The problems started to occur with what happened next – the effect on consumption. The Black Friday vehicle would lead to consumers being urged to replace or upgrade more ‘stuff’ with more abandon. Prices plummeted – and so, it seems, did shoppers’ inhibitions.

More Sales = More Consumption

Where extra purchases led to knock-on effects in waste, it started to become clear there would be an environmental price to pay for all this extra acquisition. Electronics had become a particularly favoured category for discounters and shoppers alike, but with e-waste already becoming the fastest-growing waste stream in the world, clearly, the compulsion to throw away old tech to allow for a Black Friday purchase has hardly helped to arrest that problem.

There was a similar effect in the area of clothing, already threatening unsustainably high carbon and water footprints to make the product. Black Friday added to the pressures, increasing the amount of clothing added to landfill sites to 350,000 tonnes each year. With consumption bolstered by cheap product, not expected to last, the problem of ‘fast fashion’ became even harder to combat.

The growing debate about the wisdom of Black Friday became further complicated because, naturally, cheaper products offer a greater incentive to less wealthy people. There’s a danger that any concerns can sound a lot like better-off people telling less well-off people that they’re spending their money on the wrong things. Unsurprisingly, where that suspicion takes root, the urge for consumers to act sympathetically is often strongly resisted.

Reversing the Effect

Just when it began to seem futile to expect people to act against their short-term interest, a growing counter-narrative finally began to take effect. The effect of the BBC’s Blue Planet II on attitudes to single-use plastic was particularly notable. More recent activism by Greta Thunberg’s School Strike for the Climate and globally co-ordinated action by Extinction Rebellion further elevated the issue and this year, the Glastonbury Festival took steps to discourage disposable tents and dispensed with disposable water bottles.

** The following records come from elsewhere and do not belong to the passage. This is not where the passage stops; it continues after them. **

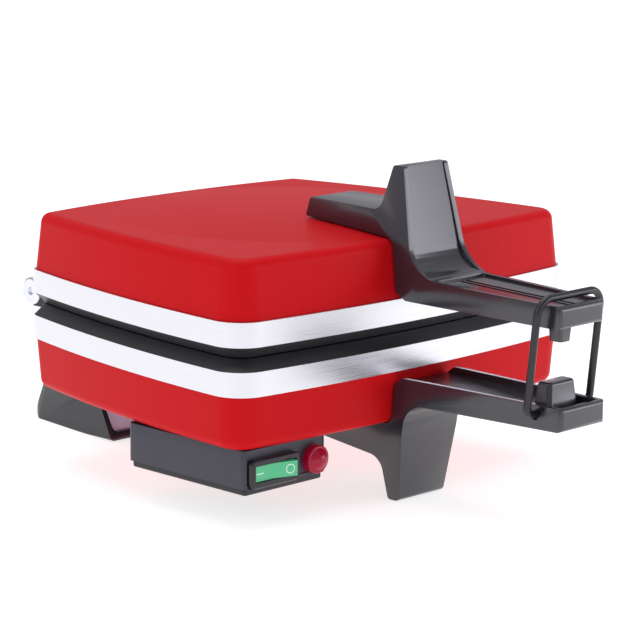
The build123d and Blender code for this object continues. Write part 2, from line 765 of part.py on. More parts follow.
def make_control_box():
    """The control box housing, open below, with its front panel and bores."""
    top = -BASE_TOP - HANDLE_GAP
    low = BOX_BOTTOM + BOX_LID
    box = slab(box_plan(0), low, top) - slab(box_plan(BOX_WALL), low - 1, top - BOX_WALL)
    width = BOX_RIGHT - BOX_LEFT - 2 * PANEL_MARGIN
    height = top - low - 2 * PANEL_MARGIN
    middle = (BOX_LEFT + BOX_RIGHT) / 2
    panel = Pos(middle, BOX_FRONT, (low + top) / 2) * Box(width, 2 * PANEL_RECESS, height)
    box = box - panel
    bezel_seat = Box(BEZEL_LENGTH + 0.2, 2 * PANEL_RECESS, BEZEL_HEIGHT + 0.2)
    box = box - Pos(SWITCH_X, BOX_FRONT, SWITCH_Z) * bezel_seat
    lamp_seat = Rot(90, 0, 0) * Cylinder(LAMP_FLANGE + 0.1, 2 * PANEL_RECESS)
    box = box - Pos(LAMP_X, BOX_FRONT, LAMP_Z) * lamp_seat
    cutout = Box(WINDOW_LENGTH + 2.2, 12, WINDOW_HEIGHT + 3.2)
    box = box - Pos(SWITCH_X, BOX_FRONT, SWITCH_Z) * cutout
    lamp_hole = Rot(90, 0, 0) * Cylinder(LAMP_BODY + 0.1, 12)
    box = box - Pos(LAMP_X, BOX_FRONT, LAMP_Z) * lamp_hole
    gland_hole = Rot(90, 0, 0) * Cylinder(GLAND_RADIUS + 0.1, 12)
    box = box - Pos(GLAND_X, BOX_BACK, GLAND_Z) * gland_hole
    box = box - post(*LEAD_PLACE, top - 6, top + 3, LEAD_HOLE)
    bosses = [post(x, y, low, top - BOX_WALL, 3.4) for x, y in BOX_SCREWS]
    box = box + bosses
    return box - [post(x, y, low - 1, low + 10, 1.4) for x, y in BOX_SCREWS]


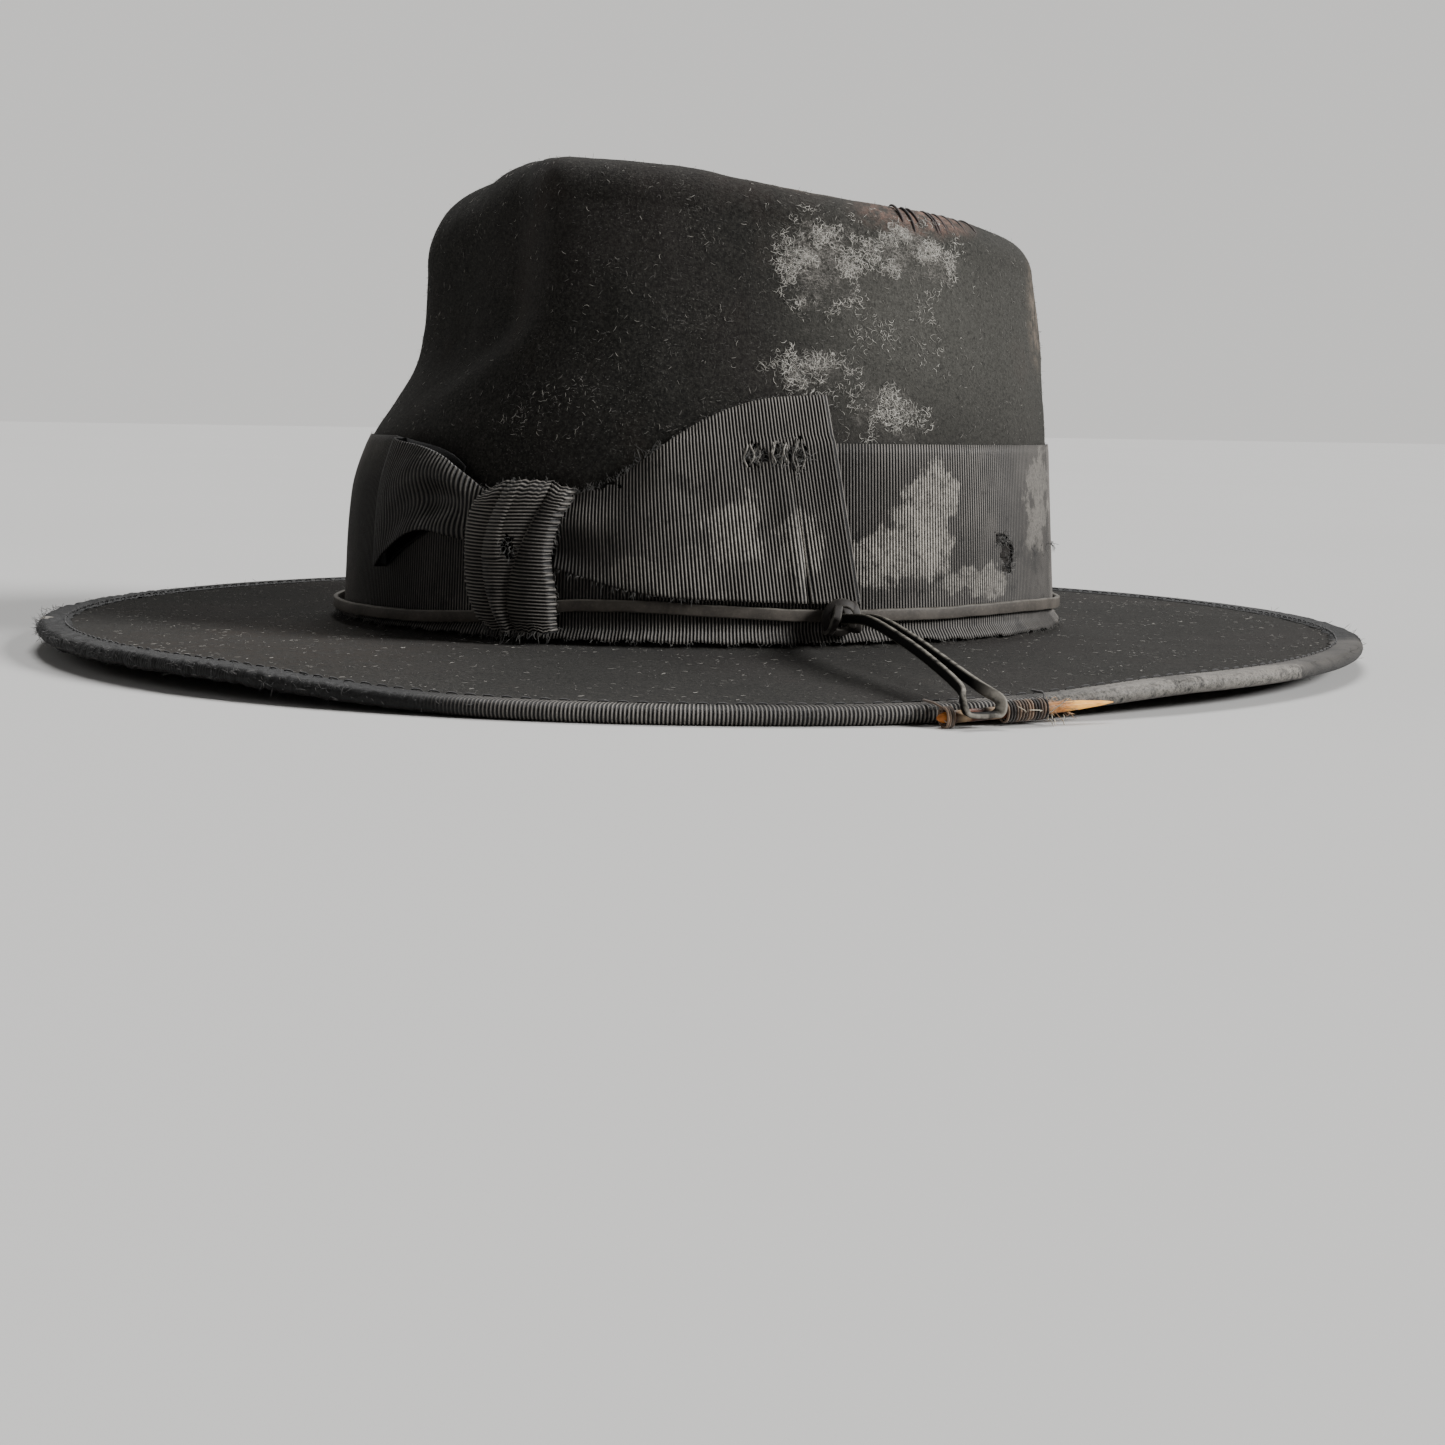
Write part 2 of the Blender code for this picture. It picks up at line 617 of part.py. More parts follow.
def make_quill(horn):
    """Quill with a blunt end towards the front and a long taper towards the back."""
    middle, along, out, up = quill_frame()
    outline = ((0.0, 0.5), (0.03, 0.85), (0.08, 1.0), (0.35, 1.0), (0.6, 1.0), (0.8, 0.72), (0.93, 0.4),
               (1.0, 0.12))
    sides = 10
    vertices = []
    for share, swell in outline:
        centre = middle + along * QUILL_LENGTH * (share - 0.5)
        for side, across in round_section(QUILL_RADIUS * swell, sides):
            vertices.append(centre + up * side + out * across)
    faces = [tuple(range(sides)), tuple((len(outline) - 1) * sides + k for k in reversed(range(sides)))]
    for r in range(len(outline) - 1):
        for k in range(sides):
            n = (k + 1) % sides
            faces.append((r * sides + k, (r + 1) * sides + k, (r + 1) * sides + n, r * sides + n))
    quill = add_object("quill", vertices, faces, horn)
    set_origin(quill, middle)


def make_quill_lashing(thread):
    """One thread: coils each side of the loop, each end sewn down on the binding."""
    middle, along, out, up = quill_frame()
    coil_radius = QUILL_RADIUS + GAP + THREAD + 0.08
    per_turn = 9
    front_coil = (-20.8, -18.7, 0.0, 2.25)    # places along the quill, then turns; whole turns are on top
    rear_coil = (-6.0, 4.4, 0.25, 7.0)

    def coil(start, end, first_turn, last_turn):
        steps = round((last_turn - first_turn) * per_turn)
        points = []
        for k in range(steps + 1):
            place = start + (end - start) * k / steps
            angle = 2 * math.pi * (first_turn + (last_turn - first_turn) * k / steps)
            around = up * math.cos(angle) - out * math.sin(angle)
            points.append(middle + along * place + coil_radius * around)
        return points

    def sewn(place):
        """Stitch from the top of the coil in over the binding."""
        above = FELT / 2 + GAP + BINDING + GAP + THREAD + 0.3
        points = []
        for inward in (-0.8, 1.5, 4.5):
            point = middle + along * place - out * (QUILL_OUT + inward) + up * above
            points.append(point)
        return points

    path = sewn(front_coil[0] - 1.0)[::-1]
    path += coil(*front_coil)
    path += coil(*rear_coil)
    path += sewn(rear_coil[1] + 1.0)
    sweep("quill_lashing", path, round_section(THREAD, 5), thread, first_side=(1.0, 0.0, 0.3))


# ---------------------------------------------------------------- inside the crown

def make_sweatband_reed(cord):
    path = [wall(b, REED_HEIGHT, -REED_DEPTH) for b in BEARINGS]
    sweep("sweatband_reed", path, round_section(REED_RADIUS, 5), cord, closed=True)


def make_sweatband_stitching(thread):
    height = REED_HEIGHT + REED_RADIUS + GAP + THREAD
    path = [wall(b, height, -REED_DEPTH) for b in BEARINGS]
    sweep("sweatband_stitching", path, round_section(THREAD, 4), thread, closed=True)


def make_sweatband(leather):
    heights = (SWEATBAND_LOW, 36.0, SWEATBAND_TOP)
    depth = SWEATBAND_DEPTH + SWEATBAND / 2
    grid = [[wall(b, z, -depth) for b in BEARINGS] for z in heights]
    sheet("sweatband", grid, SWEATBAND, leather, wraps=True)


def make_sweatband_bow(ribbon):
    """Small flat bow over the sweatband's seam at the back."""
    depth = SWEATBAND_DEPTH + SWEATBAND + GAP + 0.5
    half_spread, middle_height = 7.0, 28.0
    half_height = ((0.0, 2.0), (0.35, 3.6), (1.0, 5.0))
    grid = []
    for share in (-1.0, 0.0, 1.0):
        row = []
        for k in range(-4, 5):
            spread = k / 4
            height = middle_height + share * curve_through(half_height, abs(spread))
            row.append(wall(spread * half_spread, height, -depth))
        grid.append(row)
    sheet("sweatband_bow", grid, RIBBON, ribbon)


def make_lining(grid, normals, cloth, cord):
    """Side panel and tip, with a cord piped round the seam between them."""
    low_row = FIRST_BAND_ROW + len(BAND_ROWS) - 2
    seam_row = FIRST_BAND_ROW + len(BAND_ROWS) - 1 + len(WALL_SHARES) - 1
    side = grid[low_row:seam_row + 1]
    side_normals = normals[low_row:seam_row + 1]
    crown_shell("lining_side", side, side_normals, LINING_DEPTH, LINING_DEPTH + LINING, cloth, False)
    tip = grid[seam_row + 1:]
    tip_normals = normals[seam_row + 1:]
    crown_shell("lining_tip", tip, tip_normals, LINING_DEPTH, LINING_DEPTH + LINING, cloth, True)
    depth = LINING_DEPTH + LINING + GAP + PIPING_RADIUS
    path = grid[seam_row] - normals[seam_row] * depth
    sweep("lining_piping", path, round_section(PIPING_RADIUS, 4), cord, closed=True)


def build():
    for thing in list(bpy.data.objects):
        bpy.data.objects.remove(thing, do_unlink=True)
    felt = material("charcoal_felt", (0.022, 0.021, 0.022), 0.95)
    ribbon = material("black_grosgrain", (0.03, 0.03, 0.031), 0.7)
    lace = material("waxed_lace", (0.05, 0.05, 0.043), 0.55)
    thread = material("black_thread", (0.012, 0.011, 0.012), 0.8)
    lash = material("brown_thread", (0.16, 0.11, 0.08), 0.8)
    horn = material("amber_quill", (0.55, 0.22, 0.05), 0.35)
    leather = material("tan_leather", (0.2, 0.09, 0.04), 0.5)
    satin = material("black_satin", (0.02, 0.018, 0.022), 0.3)
    cord = material("black_cord", (0.03, 0.028, 0.03), 0.6)

    grid = crown_rows()
    normals = crown_normals(grid)
    make_felt_body(grid, normals, felt)
    make_brim_binding(ribbon)
    make_binding_stitching(thread)
    make_mend_stitching(thread)
    make_hatband(ribbon)
    make_bow_rear_wing(ribbon)
    make_bow_front_wing(ribbon)
    make_bow_knot(ribbon)
    make_lace_band(lace)
    make_lace_knot(lace)
    make_lace_loop(lace)
    make_quill(horn)
    make_quill_lashing(lash)
    make_sweatband_reed(cord)
    make_sweatband_stitching(thread)
    make_sweatband(leather)
    make_sweatband_bow(ribbon)
    make_lining(grid, normals, satin, cord)


build()
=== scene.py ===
"""Looks of the distressed wide-brimmed felt hat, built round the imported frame.

Shapes are worked out in millimetres in the frame's axes (+Z up, -X front, -Y wearer's left) and
turned into metres when a mesh is made.  Bearings are degrees about +Z from +X.
"""

import math

import bmesh
import bpy
import numpy as np
from mathutils import Matrix, Vector, noise


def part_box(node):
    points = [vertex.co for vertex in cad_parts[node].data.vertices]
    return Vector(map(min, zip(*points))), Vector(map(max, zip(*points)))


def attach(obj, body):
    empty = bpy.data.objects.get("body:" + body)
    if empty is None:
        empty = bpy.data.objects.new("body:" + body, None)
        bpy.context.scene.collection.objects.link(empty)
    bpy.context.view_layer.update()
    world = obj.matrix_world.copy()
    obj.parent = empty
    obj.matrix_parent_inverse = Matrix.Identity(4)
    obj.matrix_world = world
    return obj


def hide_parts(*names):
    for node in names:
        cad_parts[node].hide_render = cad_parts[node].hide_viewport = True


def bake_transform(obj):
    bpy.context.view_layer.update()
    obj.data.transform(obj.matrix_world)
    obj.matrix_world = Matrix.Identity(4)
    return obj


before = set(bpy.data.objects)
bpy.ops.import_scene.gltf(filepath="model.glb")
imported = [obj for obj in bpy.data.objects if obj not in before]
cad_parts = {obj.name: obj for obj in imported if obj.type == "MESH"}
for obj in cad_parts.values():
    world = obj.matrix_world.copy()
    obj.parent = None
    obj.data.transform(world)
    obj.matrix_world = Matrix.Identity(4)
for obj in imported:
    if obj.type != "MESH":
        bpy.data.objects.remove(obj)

MM = 0.001
UP = np.array([0.0, 0.0, 1.0])
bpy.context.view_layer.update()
rng = np.random.default_rng(1893)

# ---------------------------------------------------------------- sizes, in millimetres

binding_low, binding_high = np.array(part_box("brim_binding")) / MM
band_low, band_high = np.array(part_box("hatband")) / MM

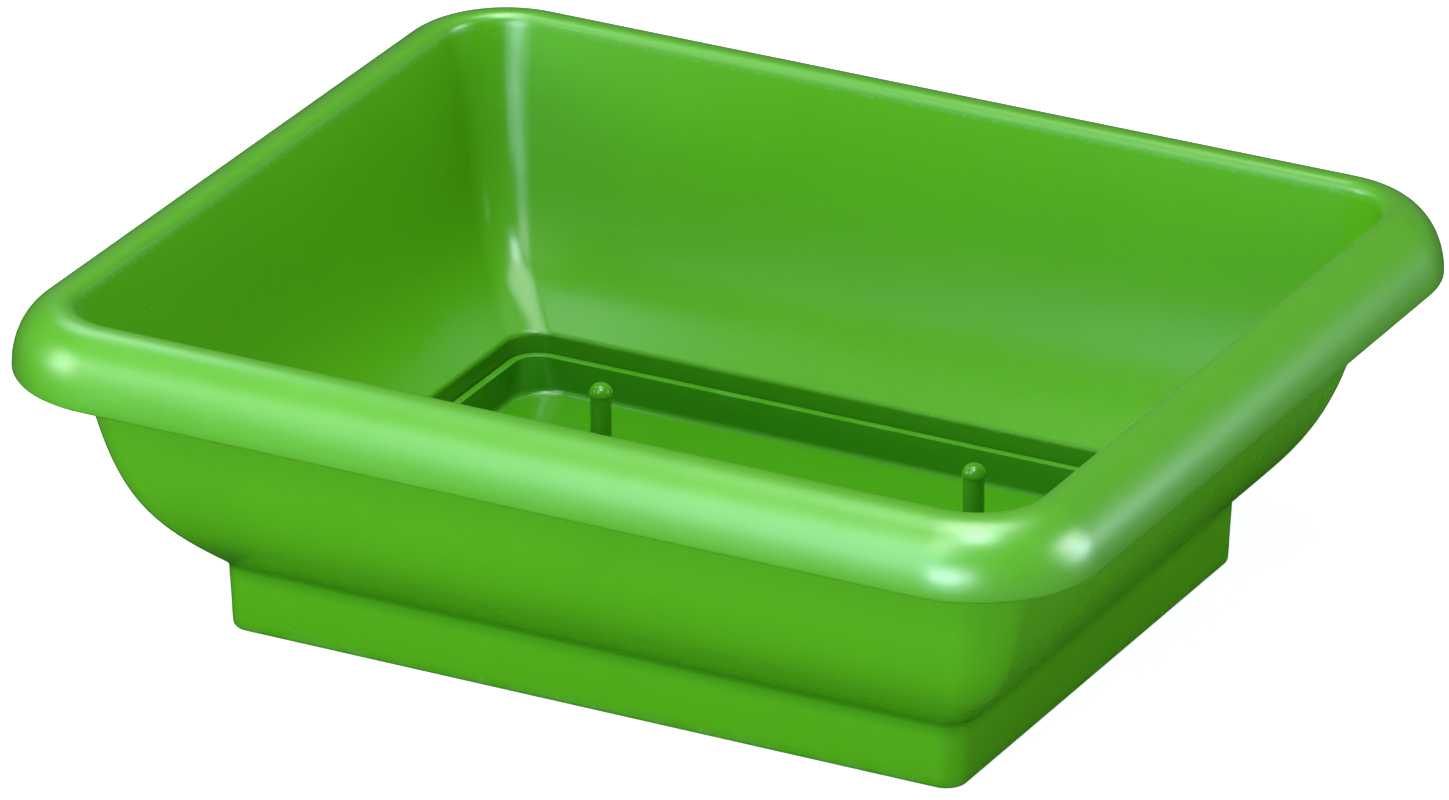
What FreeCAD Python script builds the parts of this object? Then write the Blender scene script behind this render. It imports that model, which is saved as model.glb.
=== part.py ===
import FreeCAD, Part
import math
import os

# A rectangular panning basin moulded in one glossy plastic: a wide rolled rim, walls that curve
# in like a bowl, and a hollow rectangular foot. A shallow tray drops into the hollow of the foot,
# and four round pegs with domed heads are pressed into sockets on the tray's floor.
# Millimetres, +Z up, origin at the centre of the face that the basin stands on, X along its length.

# ---- driving dimensions -------------------------------------------------------------------
BASIN_LENGTH = 350.0
BASIN_WIDTH = 298.0
BASIN_HEIGHT = 110.0
WALL = 2.6

# rolled rim: a quarter ellipse from the hanging lip up to the crest, then a small roll inward
RIM_CORNER_RADIUS = 39.0
RIM_OVERHANG = 15.5
RIM_DROP = 20.0
ROLL_RADIUS = 3.4

# wall: from the seam under the rim down to the shoulder where the foot begins
WALL_DRAFT = math.radians(12.0)
SEAM_HEIGHT = 92.0
UPPER_HANDLE = 42.0
LOWER_HANDLE = 28.6
SHOULDER_SLOPE = math.radians(41.0)
WALL_SECTIONS = 7

# foot: a hollow rectangular box with a little draft, standing on a narrow ring
FOOT_LENGTH = 244.2
FOOT_WIDTH = 186.0
FOOT_HEIGHT = 21.3
FOOT_DRAFT = 1.2
FOOT_CORNER_RADIUS = 8.0
FOOT_EDGE_RADIUS = 1.5
STANDING_RING = 5.0
STANDING_RING_HEIGHT = 2.6

# well: the hollow of the foot, open to the basin
WELL_OPENING_HEIGHT = 25.4
WELL_CORNER_RADIUS = 10.7
WELL_EDGE_SLOPE = math.radians(33.0)
INNER_LOWER_HANDLE = 26.0

# tray: drops into the well with a small gap all round
TRAY_GAP = 0.35
TRAY_TOP = 19.3
TRAY_FLOOR = 2.5
TRAY_FLOOR_CORNER_RADIUS = 14.0
TRAY_EDGE_RADIUS = 0.4

# pegs: pressed into round sockets on the tray's floor
PEG_SPACING_X = 125.0
PEG_SPACING_Y = 68.0
PEG_TOP = 41.4
PEG_RADIUS = 3.25
PEG_HEAD_RADIUS = 3.7
SPIGOT_RADIUS = 2.5
SOCKET_RADIUS = 5.0
SOCKET_HEIGHT = 4.0

# ---- derived heights ----------------------------------------------------------------------
BASIN_FLOOR_TOP = STANDING_RING_HEIGHT + WALL
TRAY_BOTTOM = BASIN_FLOOR_TOP + 0.3
TRAY_FLOOR_TOP = TRAY_BOTTOM + TRAY_FLOOR
SOCKET_TOP = TRAY_FLOOR_TOP + SOCKET_HEIGHT


def rounded_rectangle(half_x, half_y, radius, z):
    """A closed wire of four lines and four arcs, counter-clockwise from the front left."""
    edges = []
    corners = [(1, -1, -90), (1, 1, 0), (-1, 1, 90), (-1, -1, 180)]
    arcs = []
    for side_x, side_y, start in corners:
        centre_x = side_x * (half_x - radius)
        centre_y = side_y * (half_y - radius)
        points = []
        for turn in (0, 45, 90):
            angle = math.radians(start + turn)
            x = centre_x + radius * math.cos(angle)
            y = centre_y + radius * math.sin(angle)
            points.append(FreeCAD.Vector(x, y, z))
        arcs.append(points)
    for index, points in enumerate(arcs):
        before = arcs[index - 1]
        edges.append(Part.LineSegment(before[2], points[0]).toShape())
        edges.append(Part.Arc(points[0], points[1], points[2]).toShape())
    return Part.Wire(edges)


def straight_loft(lower, upper):
    """A solid with flat sides between two rounded rectangles."""
    return Part.makeLoft([lower, upper], True, True)


# ---- the rim's section --------------------------------------------------------------------
# Points are (distance in from the outermost edge, height).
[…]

As we in the UK look towards the second decade of Black Friday, we now seem to do so with a far greater level of environmental concern. It may not stop us buying, but even if it doesn’t, we’re likely to experience a little more guilt about that purchase than ever before. Does this extra consideration mean we give more thought to the product it replaces, with donating or other forms of re-use being more fully explored?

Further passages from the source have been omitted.